◆ Instructions to follow ◆
Write the material out again exactly as it stands.

--- begin ---

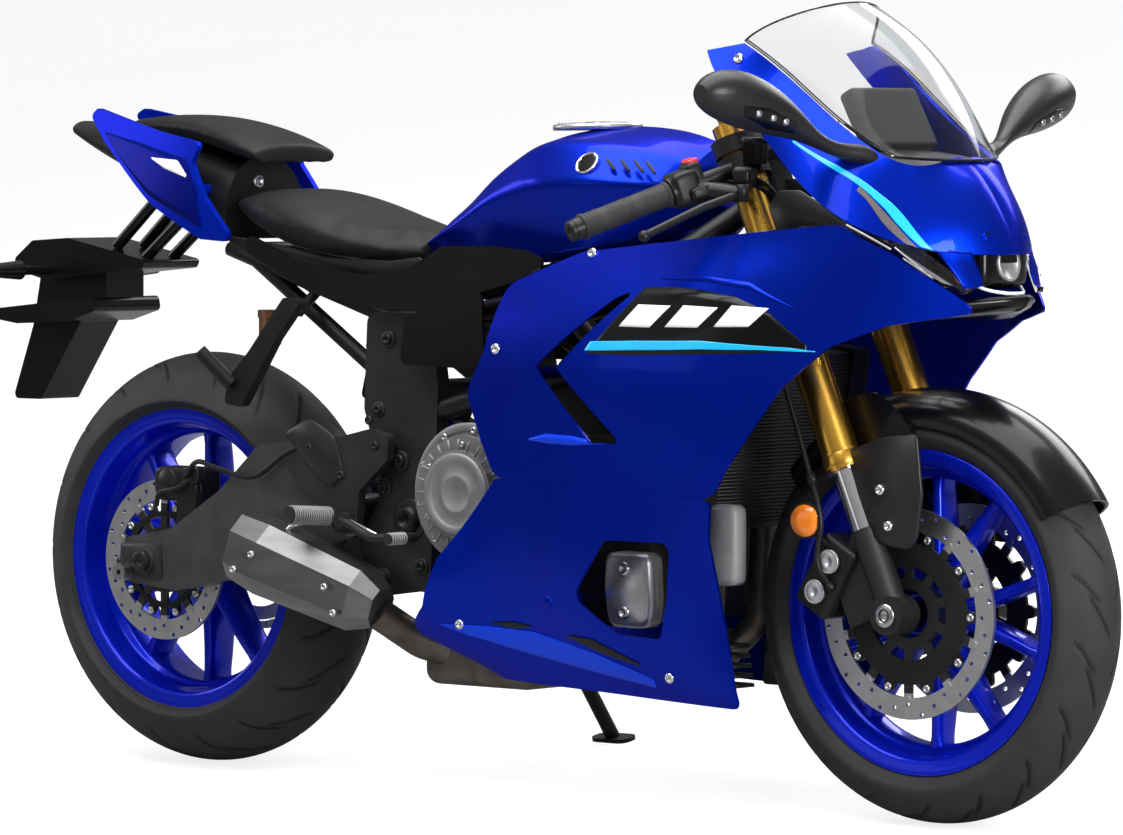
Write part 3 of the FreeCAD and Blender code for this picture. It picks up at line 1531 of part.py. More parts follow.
def stance():
    """The placement that leans the upright motorcycle onto its stand."""
    pitch = math.atan2(ground_drop(0) - ground_drop(wheelbase), wheelbase)
    turn = FreeCAD.Rotation(Vector(0, 1, 0), math.degrees(pitch)).multiply(
        FreeCAD.Rotation(Vector(1, 0, 0), -lean_angle))
    return FreeCAD.Placement(Vector(0, 0, ground_drop(0)), turn)


def build():
    """Every piece by the name of its node, still upright."""
    return {
        "front_tyre": tyre(front_axle, front_tyre_radius, front_tyre_crown, front_rim_half_width),
        "front_rim": rim(front_axle, front_rim_half_width, front_hub_half_width, front_axle_radius),
        "front_discs": front_discs(),
        "rear_tyre": tyre(rear_axle, rear_tyre_radius, rear_tyre_crown, rear_rim_half_width),
        "rear_rim": rim(rear_axle, rear_rim_half_width, rear_hub_half_width, rear_axle_radius),
        "rear_disc": rear_disc(),
        "rear_sprocket": rear_sprocket(),
        "chain": chain(),
        "fork_tubes": fork_tubes(),
        "fork_legs": fork_legs(),
        "triple_clamps": triple_clamps(),
        "front_fender": front_fender(),
        "front_calipers": front_calipers(),
        "handlebars": handlebars(),
        "main_frame": main_frame(),
        "frame_plates": frame_plates(),
        "side_stand": side_stand(),
        "swingarm": swingarm(),
        "stand_bosses": stand_bosses(),
        "shock": shock(),
        "engine_block": engine_block(),
        "engine_covers": engine_covers(),
        "radiator": radiator(),
        "exhaust_headers": exhaust_headers(),
        "muffler": muffler(),
        "fuel_tank": fuel_tank(),
        "rider_seat": rider_seat(),
        "pillion_seat": pillion_seat(),
        "tail_cowls": tail_cowls(),
        "undertail": undertail(),
        "subframe": subframe(),
        "side_covers": side_covers(),
        "plate_holder": plate_holder(),
        "pillion_hangers": pillion_hangers(),
        "brake_reservoir": brake_reservoir(),
        "footrests": footrests(),
        "foot_levers": foot_levers(),
        "rear_caliper": rear_caliper(),
        "side_fairings": side_fairings(),
        "belly_pans": belly_pans(),
        "nose_cowl": nose_cowl(),
        "windscreen": windscreen(),
        "instrument_panel": instrument_panel(),
        "front_stay": front_stay(),
        "headlight": headlight(),
        "position_lamps": position_lamps(),
        "mirrors": mirrors(),
    }


nodes = build()
leaned = stance()
for shape in nodes.values():
    shape.Placement = leaned.multiply(shape.Placement)
reach = [nodes[name].optimalBoundingBox(True, False) for name in ("plate_holder", "front_tyre",
    "mirrors")]
centre = Vector(-(reach[0].XMin + reach[1].XMax) / 2, -(reach[2].YMin + reach[2].YMax) / 2, 0)
for name, shape in nodes.items():
    shape.translate(centre)
    shape.exportStep("parts/" + name + ".step")
    print(name, shape.isValid(), len(shape.Solids), round(shape.Volume / 1000))
print("origin moved by", centre)
print("lean turn", leaned)
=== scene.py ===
import json
import math

import bmesh
import bpy
import numpy as np
from mathutils import Matrix, Vector


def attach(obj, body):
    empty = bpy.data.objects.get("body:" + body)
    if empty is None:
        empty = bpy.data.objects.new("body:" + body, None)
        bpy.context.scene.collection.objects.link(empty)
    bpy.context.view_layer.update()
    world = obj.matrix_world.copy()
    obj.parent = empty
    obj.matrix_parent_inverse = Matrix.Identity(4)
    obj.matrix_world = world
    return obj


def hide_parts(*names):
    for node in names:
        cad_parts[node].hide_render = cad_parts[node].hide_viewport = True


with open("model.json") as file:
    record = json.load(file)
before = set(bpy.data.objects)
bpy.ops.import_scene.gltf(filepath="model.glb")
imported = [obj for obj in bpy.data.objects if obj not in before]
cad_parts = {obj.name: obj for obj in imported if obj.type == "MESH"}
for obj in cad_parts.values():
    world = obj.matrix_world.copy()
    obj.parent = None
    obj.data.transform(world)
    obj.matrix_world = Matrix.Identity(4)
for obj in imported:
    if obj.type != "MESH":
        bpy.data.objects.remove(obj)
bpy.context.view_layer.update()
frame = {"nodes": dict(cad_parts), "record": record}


def unit(vectors):
    """The same directions, each one long."""
    return vectors / np.linalg.norm(vectors, axis=-1, keepdims=True)


# The parked stance
# Every piece is described on the upright bike, in millimetres: x forward from the rear axle, y to its left
# and z up from the road. The bike then leans to its left onto the side stand, as its two axles show.

joints = {joint["name"]: joint for joint in frame["record"]["behaviour"]["joints"]}
rear_axle = (0, 0, 315)
front_axle = (1395, 0, 300)
rear_spot = np.array(joints["rear_wheel_spin"]["pos_m"])
front_spot = np.array(joints["front_wheel_spin"]["pos_m"])
leftward = np.array(joints["rear_wheel_spin"]["axis"])
slope = math.atan2(front_axle[2] - rear_axle[2], front_axle[0])
wheel_line = unit(front_spot - rear_spot)
wheel_normal = np.cross(wheel_line, leftward)
forward = math.cos(slope) * wheel_line - math.sin(slope) * wheel_normal
upward = math.sin(slope) * wheel_line + math.cos(slope) * wheel_normal
lean = np.column_stack([forward, leftward, upward])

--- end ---

◆ Result below ◆
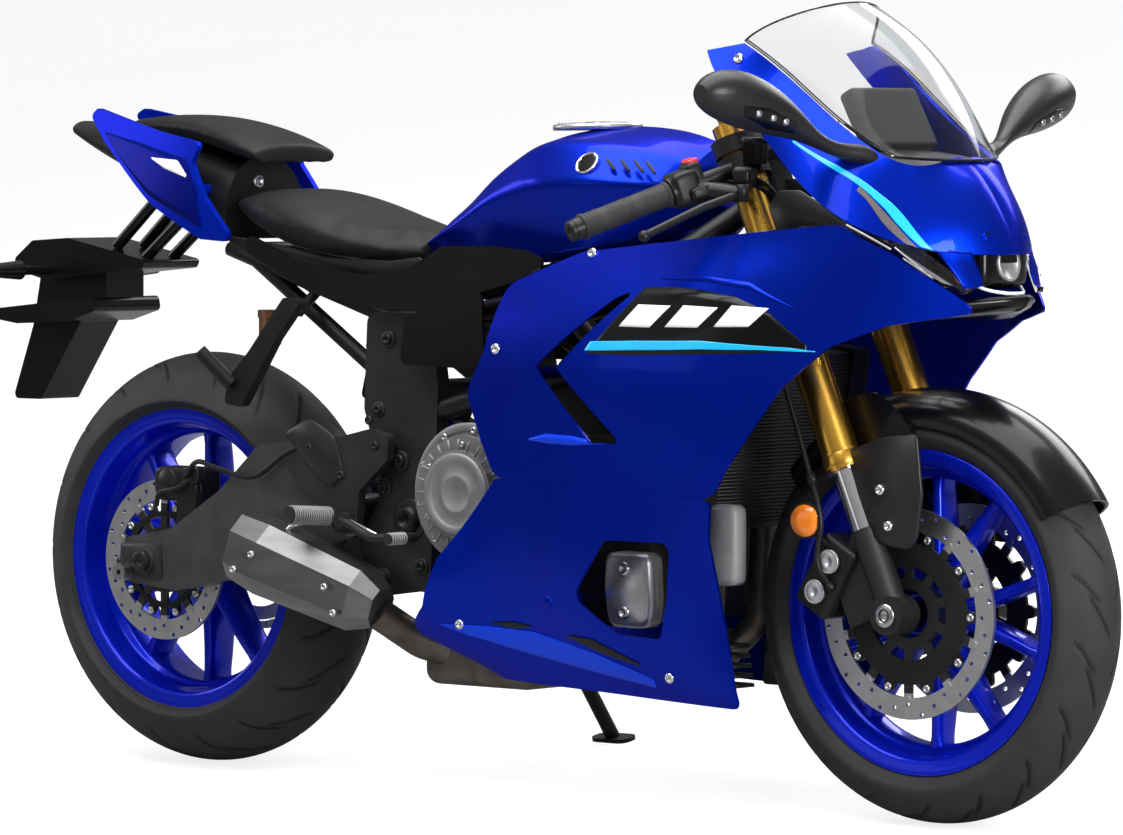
Write part 3 of the FreeCAD and Blender code for this picture. It picks up at line 1531 of part.py. More parts follow.
def stance():
    """The placement that leans the upright motorcycle onto its stand."""
    pitch = math.atan2(ground_drop(0) - ground_drop(wheelbase), wheelbase)
    turn = FreeCAD.Rotation(Vector(0, 1, 0), math.degrees(pitch)).multiply(
        FreeCAD.Rotation(Vector(1, 0, 0), -lean_angle))
    return FreeCAD.Placement(Vector(0, 0, ground_drop(0)), turn)


def build():
    """Every piece by the name of its node, still upright."""
    return {
        "front_tyre": tyre(front_axle, front_tyre_radius, front_tyre_crown, front_rim_half_width),
        "front_rim": rim(front_axle, front_rim_half_width, front_hub_half_width, front_axle_radius),
        "front_discs": front_discs(),
        "rear_tyre": tyre(rear_axle, rear_tyre_radius, rear_tyre_crown, rear_rim_half_width),
        "rear_rim": rim(rear_axle, rear_rim_half_width, rear_hub_half_width, rear_axle_radius),
        "rear_disc": rear_disc(),
        "rear_sprocket": rear_sprocket(),
        "chain": chain(),
        "fork_tubes": fork_tubes(),
        "fork_legs": fork_legs(),
        "triple_clamps": triple_clamps(),
        "front_fender": front_fender(),
        "front_calipers": front_calipers(),
        "handlebars": handlebars(),
        "main_frame": main_frame(),
        "frame_plates": frame_plates(),
        "side_stand": side_stand(),
        "swingarm": swingarm(),
        "stand_bosses": stand_bosses(),
        "shock": shock(),
        "engine_block": engine_block(),
        "engine_covers": engine_covers(),
        "radiator": radiator(),
        "exhaust_headers": exhaust_headers(),
        "muffler": muffler(),
        "fuel_tank": fuel_tank(),
        "rider_seat": rider_seat(),
        "pillion_seat": pillion_seat(),
        "tail_cowls": tail_cowls(),
        "undertail": undertail(),
        "subframe": subframe(),
        "side_covers": side_covers(),
        "plate_holder": plate_holder(),
        "pillion_hangers": pillion_hangers(),
        "brake_reservoir": brake_reservoir(),
        "footrests": footrests(),
        "foot_levers": foot_levers(),
        "rear_caliper": rear_caliper(),
        "side_fairings": side_fairings(),
        "belly_pans": belly_pans(),
        "nose_cowl": nose_cowl(),
        "windscreen": windscreen(),
        "instrument_panel": instrument_panel(),
        "front_stay": front_stay(),
        "headlight": headlight(),
        "position_lamps": position_lamps(),
        "mirrors": mirrors(),
    }


nodes = build()
leaned = stance()
for shape in nodes.values():
    shape.Placement = leaned.multiply(shape.Placement)
reach = [nodes[name].optimalBoundingBox(True, False) for name in ("plate_holder", "front_tyre",
    "mirrors")]
centre = Vector(-(reach[0].XMin + reach[1].XMax) / 2, -(reach[2].YMin + reach[2].YMax) / 2, 0)
for name, shape in nodes.items():
    shape.translate(centre)
    shape.exportStep("parts/" + name + ".step")
    print(name, shape.isValid(), len(shape.Solids), round(shape.Volume / 1000))
print("origin moved by", centre)
print("lean turn", leaned)
=== scene.py ===
import json
import math

import bmesh
import bpy
import numpy as np
from mathutils import Matrix, Vector


def attach(obj, body):
    empty = bpy.data.objects.get("body:" + body)
    if empty is None:
        empty = bpy.data.objects.new("body:" + body, None)
        bpy.context.scene.collection.objects.link(empty)
    bpy.context.view_layer.update()
    world = obj.matrix_world.copy()
    obj.parent = empty
    obj.matrix_parent_inverse = Matrix.Identity(4)
    obj.matrix_world = world
    return obj


def hide_parts(*names):
    for node in names:
        cad_parts[node].hide_render = cad_parts[node].hide_viewport = True


with open("model.json") as file:
    record = json.load(file)
before = set(bpy.data.objects)
bpy.ops.import_scene.gltf(filepath="model.glb")
imported = [obj for obj in bpy.data.objects if obj not in before]
cad_parts = {obj.name: obj for obj in imported if obj.type == "MESH"}
for obj in cad_parts.values():
    world = obj.matrix_world.copy()
    obj.parent = None
    obj.data.transform(world)
    obj.matrix_world = Matrix.Identity(4)
for obj in imported:
    if obj.type != "MESH":
        bpy.data.objects.remove(obj)
bpy.context.view_layer.update()
frame = {"nodes": dict(cad_parts), "record": record}


def unit(vectors):
    """The same directions, each one long."""
    return vectors / np.linalg.norm(vectors, axis=-1, keepdims=True)


# The parked stance
# Every piece is described on the upright bike, in millimetres: x forward from the rear axle, y to its left
# and z up from the road. The bike then leans to its left onto the side stand, as its two axles show.

joints = {joint["name"]: joint for joint in frame["record"]["behaviour"]["joints"]}
rear_axle = (0, 0, 315)
front_axle = (1395, 0, 300)
rear_spot = np.array(joints["rear_wheel_spin"]["pos_m"])
front_spot = np.array(joints["front_wheel_spin"]["pos_m"])
leftward = np.array(joints["rear_wheel_spin"]["axis"])
slope = math.atan2(front_axle[2] - rear_axle[2], front_axle[0])
wheel_line = unit(front_spot - rear_spot)
wheel_normal = np.cross(wheel_line, leftward)
forward = math.cos(slope) * wheel_line - math.sin(slope) * wheel_normal
upward = math.sin(slope) * wheel_line + math.cos(slope) * wheel_normal
lean = np.column_stack([forward, leftward, upward])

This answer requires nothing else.